Example: if you are eligible (Abitur or equal graduation from school) you can go to university. You pay the so called Sozialbeitrag per semester (half year). That's about 100-150 €. (No, that's not a typo, I didn't forget zeros). Includes a city wide bus/rail ticket normally, by the way. Besides that you only have to pay for the roof over your head and food normally. And the meals in the mensa are subsidized normally. I paid about 3 € for a complete meal back in uni. And that's true for universities as famous as Bonn (math), Paderborn (computer science) or Aachen (engineering). So not lower class universities or alike.
Just my two cents ...


----------



## Mankini (Jun 23, 2015)

Heidelberg, baby. Yeahhhh.


----------



## Odin (Jun 23, 2015)

@Anagor and @7xMichael excellent posts. 

I might be past that time for high education ambition... Or I might not be... sigh I really need to start getting my monkey ass in gear. 

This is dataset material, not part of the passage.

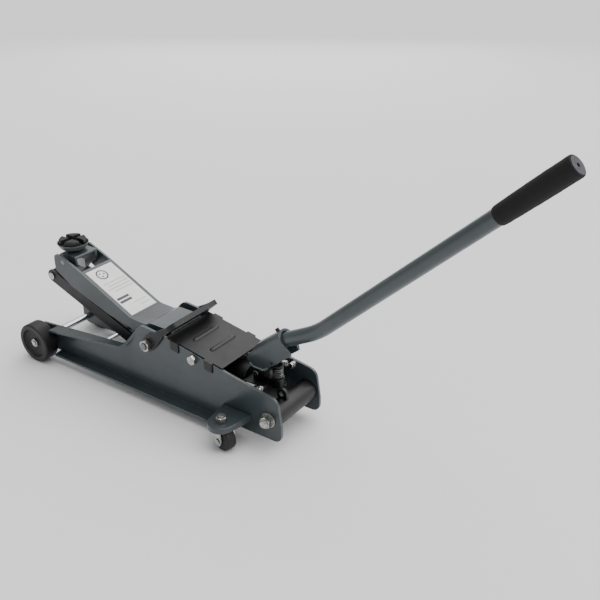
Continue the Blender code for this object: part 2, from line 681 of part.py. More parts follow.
# --- Lift linkage -----------------------------------------------------------------
def make_lift_arm():
    """The pressed channel that lifts the saddle, with its lever ears and pins."""
    x, z = ARM_PIVOT
    sheet = ARM_SHEET
    crown = [(468 * MM, 191 * MM), (345 * MM, 133 * MM), (310 * MM, 131.5 * MM), (297 * MM, 137.5 * MM)]
    tail_x, tail_z = x - 37 * MM, 137.5 * MM
    front = CARRIER_PIVOT[0] + 21 * MM
    ear = 12 * MM
    outline = rounded([
        (front, CARRIER_PIVOT[1] - 19 * MM, 6 * MM),
        (front, SADDLE_Z - 3 * MM, 8 * MM),
        (CARRIER_PIVOT[0] + 4 * MM, SADDLE_Z - 2.5 * MM, 8 * MM),
        (*crown[0], 9 * MM), (*crown[1], 30 * MM), (*crown[2], 12 * MM), (*crown[3], 8 * MM),
        (tail_x, tail_z, 8 * MM),
        (tail_x, z - 12 * MM, 10 * MM),
        (RAM_PIN[0] - ear - 1 * MM, RAM_PIN[1] - ear, ear),
        (RAM_PIN[0] + ear + 2 * MM, RAM_PIN[1] - ear, ear),
        (x + 14 * MM, z - 22 * MM, 10 * MM),
        (x + 52 * MM, z - 1 * MM, 25 * MM),
        (x + 117 * MM, z + 12 * MM, 30 * MM),
        (x + 211 * MM, z + 44 * MM, 30 * MM),
    ])
    arm = prism("lift_arm", outline, -ARM_HALF_WIDTH, ARM_HALF_WIDTH)
    below = 60 * MM
    hollow = [(front + 20 * MM, SADDLE_Z + below), (crown[0][0] - 3 * MM, SADDLE_Z + below),
              (crown[0][0] - 3 * MM, crown[0][1] - sheet - 1.4 * MM)]
    hollow += [(crown[1][0] + 6 * MM, crown[1][1] - sheet + 1.6 * MM), (crown[1][0] - 9 * MM, crown[1][1] - sheet - 0.6 * MM),
               (crown[2][0], crown[2][1] - sheet), (crown[3][0] - 2 * MM, crown[3][1] - sheet),
               (tail_x - 20 * MM, tail_z - sheet), (tail_x - 20 * MM, RAM_PIN[1] - below),
               (front + 20 * MM, RAM_PIN[1] - below)]
    combine(arm, prism("hollow", hollow, -ARM_IN, ARM_IN), "DIFFERENCE")
    reach = ARM_HALF_WIDTH + sheet
    for at, radius in ((ARM_PIVOT, MAIN_SHAFT_R), (CARRIER_PIVOT, PIN_R), (RAM_PIN, RAM_PIN_R)):
        bored(arm, at, radius + GAP, -reach, reach)
    fit(arm, "lift_arm_axis", "slate_paint")
    fit(cross_bar("carrier_pin", CARRIER_PIVOT, ARM_HALF_WIDTH - GAP, PIN_R), "lift_arm_axis", "steel")
    fit(cross_bar("ram_pin", RAM_PIN, WEB_IN - 2.5 * MM, RAM_PIN_R), "lift_arm_axis", "steel")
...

Though simplicity does call to me very strongly. 

Michael has it right when he says a few acres and a place to lay your head down. 
Modern homesteading is super alluring in todays high pressure society. Moonshine, potatoes, carrots and onions. Mebbe some meat and cheese.

Or if you don't want to settle down. I suppose you have to hone those skills. 
Just be a little bit more clever to be a high class tramp.


----------



## Magrom (Jun 29, 2015)

I think it used to mean more than it currently does. It's a stronger figurehead than reality. It's a noble ideal (not giving up, sacrifice if you have to, ettc) that often gets perverted into something sinister (ruthlessness, apathy, theft and deception). People confuse chance with a guarantee of success and are understandably crushed when it happens due to unrealistic standards set by an avarice enamored public and media. We were never supposed to sweep our tired, hungry, sick, and poor under the rug. 

As for myself, some land just outside the city to raise my family and horde of furry critters in relative peace while still being able to enjoy all the things a metropolitan area has to offer. Bushes and trees > fences.


----------



## Mankini (Jun 29, 2015)

http://www.alternet.org/story/79/commodifying_human_experience:_an_interview_with_jeremy_Rifkin

It's solipsism.

To immigrants:
Although you hear about success stories on these shores, don't be fooled. Yes there are people who come here and scrimp, save, invest, put off gratification today so that their kids can ''have a better life in the future'...Don't be fooled. Trust me if your kids want to go to college they can apply for pell grants or the GI Bill.
Don't enviar your dinero to Latin America. Instead, keep it in your pocket and lay in Central Park in the sunshine. Drink red wine; and eat stuff you cooked yourself on a charcoal grill. If you're going to invest in anything invest in a good espresso machine at the thrift store-and make use of it. Forget working in meat-packing, ag, or other wretched labor. Get a job in a movie theatre or coffee shop instead. Forget about conspicuous consumption and status symbols. Ambition is the scream of a dying soul. Negate it. Find yourself in a position to help others; and alleviate suffering while simultaneously bypassing the banking industry. Burn everything down and build a new order.


----------